Candidates either endorsed by the PAC or seen as aligned with it, fared poorly, too. Anti-gay marriage candidates Democrat Clair Rudison in Des Moines and Republican Roger Billion in a Warren-Madison-Dallas County House district lost. Likewise, Wes Enos, campaign director for Mike Huckabee in 2008, lost Jasper-Poweshiek County Senate district.
Those defeats made clear to Carolyn Jenison, executive director of One Iowa, the state's largest lesbian, gay, bisexual, transgender advocacy organization, that gay marriage isn't motivating Iowa voters.
“Iowans are not interested in writing discrimination into our constitution,” she said. “They are concerned with creating jobs, improving our schools and moving our state forward.”
English rejected that.
“As soon as we see Democratic candidates running on a platform of promoting homosexual marriage, higher taxes, larger government and smoking marijuana in their TV ads, we'll know the culture has changed,” he said.
The Iowa Family PAC is not interested in changing its agenda even if it means four more years of Democrat Gov.
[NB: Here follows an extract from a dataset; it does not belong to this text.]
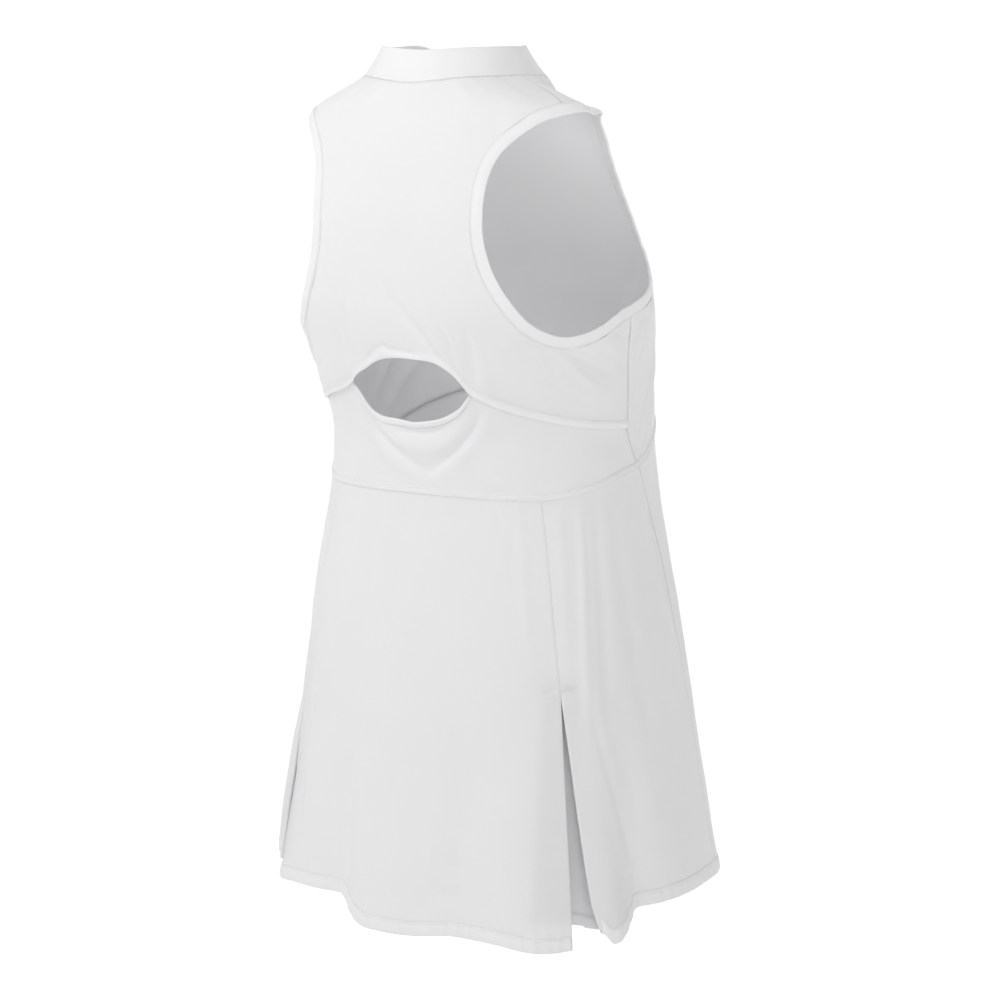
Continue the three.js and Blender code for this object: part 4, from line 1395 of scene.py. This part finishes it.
def build_floor():
    bm = bmesh.new()
    bmesh.ops.create_circle(bm, cap_ends=True, segments=64, radius=FLOOR_RADIUS)
    bmesh.ops.translate(bm, verts=bm.verts, vec=(0, 0, -FLOOR_DROP))
    mesh = bpy.data.meshes.new("floor")
    bm.to_mesh(mesh)
    bm.free()
    floor = add_object("floor", mesh)
    material, tree, shader = new_material("pale_floor")
    away = add_node(tree, "VectorMath", {0: object_spots(tree)}, operation="LENGTH").outputs["Value"]
    set_inputs(tree, shader, {
        "Base Color": FLOOR_COLOR,
        "Roughness": 0.9,
        "Emission Color": map_range(tree, away, FLOOR_GLOW_REACH, FLOOR_GLOW),
        "Emission Strength": 1,
    })
    mesh.materials.append(material)


LIGHT_TARGET = Vector((0, 0, -0.35))

# Each light stands so many degrees from the camera towards the wearer's right
LIGHTS = named_rows(
    "name from_camera rise distance size watts",
    ("key", -66, 48, 2.6, 1.3, 15.6),
    ("left", -95, 30, 2.6, 1.3, 5),
    ("fill", 15, 25, 2.6, 1.3, 9),
    ("front", 150, 20, 3.0, 2.0, 14),
)


def build_lights():
    for row in LIGHTS:
        way = direction(VIEW_TURN + math.radians(row["from_camera"]), math.radians(row["rise"]))
        data = bpy.data.lights.new(row["name"], "AREA")
        data.size = row["size"]
        data.energy = row["watts"]
        add_aimed(row["name"], data, LIGHT_TARGET, way, row["distance"])
    build_studio()
    bpy.context.scene.view_settings.view_transform = "Standard"


STUDIO_GLOW = 0.52
BACKDROP_GLOW = 1.05
BACKDROP_SPREAD = (0.8, 0.93)  # how nearly a direction is that of the backdrop, from its rim on
SIDE_SHADE = 0.75  # part of the glow that is left on the dress's right side
SIDE_SPREAD = (0.25, 0.9)


def build_studio():
    """Soft light from all round, with a white backdrop across from the camera."""
    world = bpy.data.worlds.new("studio")
    world.use_nodes = True
    tree = world.node_tree
    ways = add_node(tree, "TexCoord", {}).outputs["Generated"]

    def facing(way):
        return add_node(tree, "VectorMath", {0: ways, 1: way}, operation="DOT_PRODUCT").outputs["Value"]

    towards = facing((math.sin(VIEW_TURN), -math.cos(VIEW_TURN), 0))
    aside = facing((-math.cos(VIEW_TURN), -math.sin(VIEW_TURN), 0))
    glow = map_range(tree, towards, BACKDROP_SPREAD, (STUDIO_GLOW, BACKDROP_GLOW))
    shade = map_range(tree, aside, SIDE_SPREAD, (1, SIDE_SHADE))
    set_inputs(tree, tree.nodes["Background"], {
        "Color": (1, 1, 1, 1),
        "Strength": add_math(tree, "MULTIPLY", glow, shade),
    })
    bpy.context.scene.world = world


def declare(node):
    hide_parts(node)


def build_dress():
    jersey = jersey_group()
    knit = cloth_material("white_jersey", KNIT, jersey)
    band_look = {"sheen": 0.3, "bump": 0.45, "light_through": 0}
    band_knit = cloth_material("white_jersey_bands", BAND_KNIT, jersey, **band_look)
    # a darker copy of the jersey: painted shade for the pleat inserts and their hems
    shaded_underlay = cloth_material("white_jersey_underlay_painted_shade", UNDERLAY_KNIT_PAINTED_SHADE, jersey, sheen=0.1)
    thread = thread_material()

    upper_back = build_upper_back(knit)
    waist_panel = build_waist_panel(knit)
    front_bodice = build_front_bodice(knit)
    skirt_back, side_right, side_left, skirt_front = build_skirt(knit)
    insert_right = build_insert("dress_insert_right", 1, shaded_underlay)
    insert_left = build_insert("dress_insert_left", -1, shaded_underlay)
    armhole_bands, armhole_lines = build_armhole_bands(band_knit)
    cutout_band, cutout_lines = build_cutout_band(band_knit)
    collar = build_collar(band_knit)
    skirt_hems, hem_lines = build_skirt_hems(band_knit)
    insert_hems = build_insert_hems(shaded_underlay)
    yoke_hem, yoke_lines = build_yoke_hem(band_knit)
    waist_cover, waist_lines = build_waist_cover(band_knit)
    stitches = [
        stitch_rows("stitches_skirt_hem", hem_lines, thread),
        stitch_rows("stitches_yoke_hem", yoke_lines, thread),
        stitch_rows("stitches_cutout", cutout_lines, thread),
        stitch_rows("stitches_waist", waist_lines, thread),
        stitch_rows("stitches_armholes", armhole_lines, thread),
        build_bar_tacks(thread),
    ]

    declare("collar")
    declare("upper_back")
    declare("waist_panel_back")
    declare("front_bodice")
    declare("skirt_back")
    declare("skirt_side_right")
    declare("skirt_side_left")
    declare("skirt_front")
    declare("pleat_insert_right")
    declare("pleat_insert_left")
    declare("cutout_band")
    for band_piece, side in zip(armhole_bands, ("right", "left")):
        declare("armhole_band_" + side)


build_camera()
build_floor()
build_lights()
build_dress()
Chet Culver, who backs same-sex marriage, stem cell research and a woman's right to choose.
“Just because Branstad is not Chet Culver doesn't make him a great candidate,” he said.
The PAC will focus on electing sympathetic candidates to the Legislature where the decision whether to place a constitutional amendment banning same-sex marriage on the ballot will be made.
That would be easier, English said, if the group had a “champion” at the top of the ticket.
That could still happen, English said, if Branstad has an “awakening of the Holy Spirit (and) changes his heart.”